I saw both spellings actually.

And yes @Sunwyrm your pine is a mugo, and it doesn't look healthy at all.
You should take it in emergency to the mugo train and ask @Vance Wood what to do with it:
http://www.bonsainut.com/threads/all-aboard-the-mugo-train.19019/page-48#post-371749

July and August are the months to work on mugo if something could be done with yours Vance will know.

Also for your baby maple from the street (the red maple, but you could find several other species from the urban landscape spawning everywhere): I have a lot of fun collecting them (I just pull them from the ground like radishes, if they don't come or the roots suck I let them) and try to build a maple's forest with them.
Their roots grow strong and quick and they could be perfect for the purpose and also, as it is a forest, each individual tree could be much 'simpler' than a single tree bonsai. This allows to overpass a lot of the difficulties @0soyoung was mentioning.

If it's healthy you could chop the trunk of this kinds of maples (at this time of the year more or less) and it will bud back - normally - even if you don't let a leaf.
This will allow you to shorten the trunk if you wish and it should increase the number of start of branches.
 

Eric Group

Masterpiece
Messages
4,554
Reaction score
4,855
Location
Columbia, SC
I have trees growing out in buckets of pure floor dry.
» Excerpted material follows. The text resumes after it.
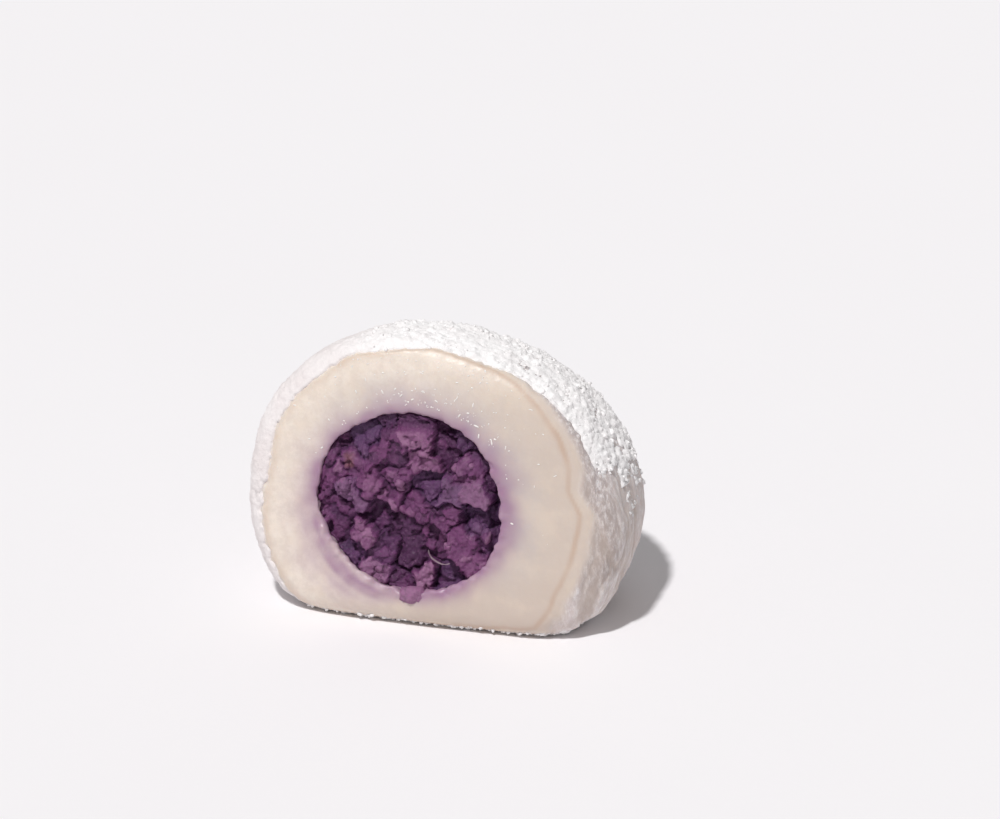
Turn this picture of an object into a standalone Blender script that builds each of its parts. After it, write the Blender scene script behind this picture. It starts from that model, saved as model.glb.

I get trees into inorganic substrate as soon as possible.
I know man- many people do that, and have success with it.

My point was- recommending a BEGINNER who is used to watering trees growing in potting soil to take them and drop them in an inorganic mix is typically going to lead to bad things! Normally they wind up not watering enough and there trees don't last long. I have trees growing in all manner of organic and inorganic mixes, trying to experiment and find what works best for me.. But for beginners it just seems wreckless to me to tell them to toss their young stock in these free draining mixes. What the young trees need is growth, vigor and years of development... They will have more consistent success with ground growing and using normal potting soil in large pots than they will in a mix like yours- or MINE- if the goal is to learn how to care for trees and develop them into bonsai.

I was not trying to rehash the old soil wars as much as I was just trying to tell an admitted beginner not to rush into these inorganic mixes. Take it slow, let time do the work, and as you learn more and become more comfortable with caring for your trees, you can start refining your techniques and soils to fit your needs...

Wasn't bashing you guys who use turface or oil dry, though I will say again my experience has been that pumice is a better soil component than either of those... I do still use turface for some things, but don't have a Napa close by and haven't had much success finding an easy source for the oil dry... Your trees seem to grow great it in Mike, and if it is readily available, works well for you, I can see why you stick with it.